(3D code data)
------------------------------------------------
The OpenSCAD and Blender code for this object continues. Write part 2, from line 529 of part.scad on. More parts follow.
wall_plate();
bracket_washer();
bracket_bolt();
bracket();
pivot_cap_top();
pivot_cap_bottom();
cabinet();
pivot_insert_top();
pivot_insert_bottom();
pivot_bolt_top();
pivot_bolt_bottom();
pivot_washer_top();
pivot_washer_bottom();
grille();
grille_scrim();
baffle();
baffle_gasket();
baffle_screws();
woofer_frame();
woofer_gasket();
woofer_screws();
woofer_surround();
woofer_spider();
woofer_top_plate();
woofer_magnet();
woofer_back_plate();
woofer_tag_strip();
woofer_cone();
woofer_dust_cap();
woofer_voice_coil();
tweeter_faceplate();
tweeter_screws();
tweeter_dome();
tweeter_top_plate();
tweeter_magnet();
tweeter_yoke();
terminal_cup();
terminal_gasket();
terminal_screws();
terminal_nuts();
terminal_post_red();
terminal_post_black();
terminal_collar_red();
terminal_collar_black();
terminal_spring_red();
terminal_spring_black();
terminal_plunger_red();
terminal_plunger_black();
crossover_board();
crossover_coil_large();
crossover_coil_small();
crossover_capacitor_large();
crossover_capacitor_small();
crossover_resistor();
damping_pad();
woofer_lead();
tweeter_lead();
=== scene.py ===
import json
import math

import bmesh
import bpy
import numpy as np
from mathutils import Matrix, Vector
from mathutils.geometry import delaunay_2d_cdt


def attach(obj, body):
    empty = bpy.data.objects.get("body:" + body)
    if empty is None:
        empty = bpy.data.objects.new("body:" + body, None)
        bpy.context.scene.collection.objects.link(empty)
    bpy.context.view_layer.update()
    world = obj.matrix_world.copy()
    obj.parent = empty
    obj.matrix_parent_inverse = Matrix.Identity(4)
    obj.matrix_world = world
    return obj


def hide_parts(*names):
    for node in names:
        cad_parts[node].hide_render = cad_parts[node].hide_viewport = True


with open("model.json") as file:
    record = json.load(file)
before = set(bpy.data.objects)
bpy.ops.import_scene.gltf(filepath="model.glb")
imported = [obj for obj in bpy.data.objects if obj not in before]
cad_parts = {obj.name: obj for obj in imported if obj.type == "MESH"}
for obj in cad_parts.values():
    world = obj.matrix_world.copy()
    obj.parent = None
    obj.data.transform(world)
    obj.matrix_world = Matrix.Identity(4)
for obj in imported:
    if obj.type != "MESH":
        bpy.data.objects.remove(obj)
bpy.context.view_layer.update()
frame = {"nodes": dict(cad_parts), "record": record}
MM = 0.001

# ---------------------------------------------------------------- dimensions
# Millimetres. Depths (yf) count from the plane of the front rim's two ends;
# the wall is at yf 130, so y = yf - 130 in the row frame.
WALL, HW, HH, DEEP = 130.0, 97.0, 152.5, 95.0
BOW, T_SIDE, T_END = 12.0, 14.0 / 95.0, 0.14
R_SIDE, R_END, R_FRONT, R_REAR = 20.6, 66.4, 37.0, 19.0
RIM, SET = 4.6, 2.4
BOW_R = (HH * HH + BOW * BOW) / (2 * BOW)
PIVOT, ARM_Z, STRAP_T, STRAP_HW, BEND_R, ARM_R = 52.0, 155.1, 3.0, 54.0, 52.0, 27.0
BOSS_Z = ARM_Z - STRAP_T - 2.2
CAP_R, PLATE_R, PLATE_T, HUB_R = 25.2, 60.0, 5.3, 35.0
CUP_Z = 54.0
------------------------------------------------
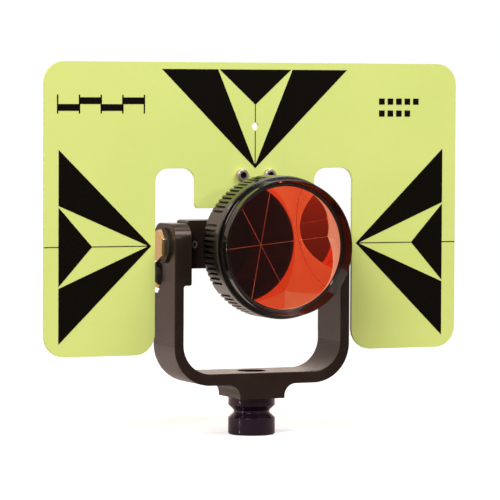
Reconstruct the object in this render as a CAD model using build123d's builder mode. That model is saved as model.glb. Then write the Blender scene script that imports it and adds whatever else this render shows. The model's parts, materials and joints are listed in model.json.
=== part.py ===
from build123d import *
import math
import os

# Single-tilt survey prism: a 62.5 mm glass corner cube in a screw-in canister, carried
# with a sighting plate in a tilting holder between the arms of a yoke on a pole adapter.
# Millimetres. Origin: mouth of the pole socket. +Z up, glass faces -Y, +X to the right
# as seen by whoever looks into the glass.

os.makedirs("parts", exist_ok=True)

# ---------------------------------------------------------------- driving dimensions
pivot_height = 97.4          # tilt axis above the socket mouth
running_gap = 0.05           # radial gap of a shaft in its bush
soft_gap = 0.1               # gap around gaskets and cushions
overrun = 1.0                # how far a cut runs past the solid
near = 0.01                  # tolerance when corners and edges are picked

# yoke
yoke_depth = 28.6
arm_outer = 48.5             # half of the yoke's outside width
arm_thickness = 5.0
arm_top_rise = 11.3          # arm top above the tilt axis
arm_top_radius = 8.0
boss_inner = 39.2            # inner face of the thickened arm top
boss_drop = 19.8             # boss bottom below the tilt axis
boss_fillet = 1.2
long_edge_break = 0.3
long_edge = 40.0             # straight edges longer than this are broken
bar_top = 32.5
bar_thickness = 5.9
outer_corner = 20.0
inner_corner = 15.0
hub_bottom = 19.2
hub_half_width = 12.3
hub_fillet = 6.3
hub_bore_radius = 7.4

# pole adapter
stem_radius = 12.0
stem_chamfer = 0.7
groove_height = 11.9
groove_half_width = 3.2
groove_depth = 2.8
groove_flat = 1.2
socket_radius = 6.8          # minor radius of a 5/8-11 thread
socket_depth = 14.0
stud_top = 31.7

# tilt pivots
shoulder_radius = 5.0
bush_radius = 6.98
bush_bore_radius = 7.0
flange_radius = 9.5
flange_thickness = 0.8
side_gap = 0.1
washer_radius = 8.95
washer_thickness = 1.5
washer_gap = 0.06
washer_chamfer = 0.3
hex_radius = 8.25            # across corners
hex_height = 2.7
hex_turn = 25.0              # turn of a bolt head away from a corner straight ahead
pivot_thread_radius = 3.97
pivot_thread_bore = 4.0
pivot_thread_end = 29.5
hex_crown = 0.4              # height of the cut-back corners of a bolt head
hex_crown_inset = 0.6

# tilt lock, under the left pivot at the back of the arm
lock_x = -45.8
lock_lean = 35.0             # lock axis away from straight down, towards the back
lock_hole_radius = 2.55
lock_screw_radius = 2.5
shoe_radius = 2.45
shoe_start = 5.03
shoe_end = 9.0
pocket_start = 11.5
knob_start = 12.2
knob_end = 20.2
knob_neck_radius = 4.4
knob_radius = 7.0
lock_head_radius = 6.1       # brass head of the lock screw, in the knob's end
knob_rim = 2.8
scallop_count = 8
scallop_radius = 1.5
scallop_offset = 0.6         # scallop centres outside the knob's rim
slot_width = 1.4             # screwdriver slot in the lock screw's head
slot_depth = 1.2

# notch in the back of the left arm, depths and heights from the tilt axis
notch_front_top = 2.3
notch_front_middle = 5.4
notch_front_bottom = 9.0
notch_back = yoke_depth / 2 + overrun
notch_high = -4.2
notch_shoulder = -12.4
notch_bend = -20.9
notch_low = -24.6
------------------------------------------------
> WRITTEN TASK
The line containing "terminal_nuts();" opens the part, and the line containing "obj.parent = empty" closes it. Output that part exactly, with both, and only that.

> RESPONSE TO THIS TASK
terminal_nuts();
terminal_post_red();
terminal_post_black();
terminal_collar_red();
terminal_collar_black();
terminal_spring_red();
terminal_spring_black();
terminal_plunger_red();
terminal_plunger_black();
crossover_board();
crossover_coil_large();
crossover_coil_small();
crossover_capacitor_large();
crossover_capacitor_small();
crossover_resistor();
damping_pad();
woofer_lead();
tweeter_lead();
=== scene.py ===
import json
import math

import bmesh
import bpy
import numpy as np
from mathutils import Matrix, Vector
from mathutils.geometry import delaunay_2d_cdt


def attach(obj, body):
    empty = bpy.data.objects.get("body:" + body)
    if empty is None:
        empty = bpy.data.objects.new("body:" + body, None)
        bpy.context.scene.collection.objects.link(empty)
    bpy.context.view_layer.update()
    world = obj.matrix_world.copy()
    obj.parent = empty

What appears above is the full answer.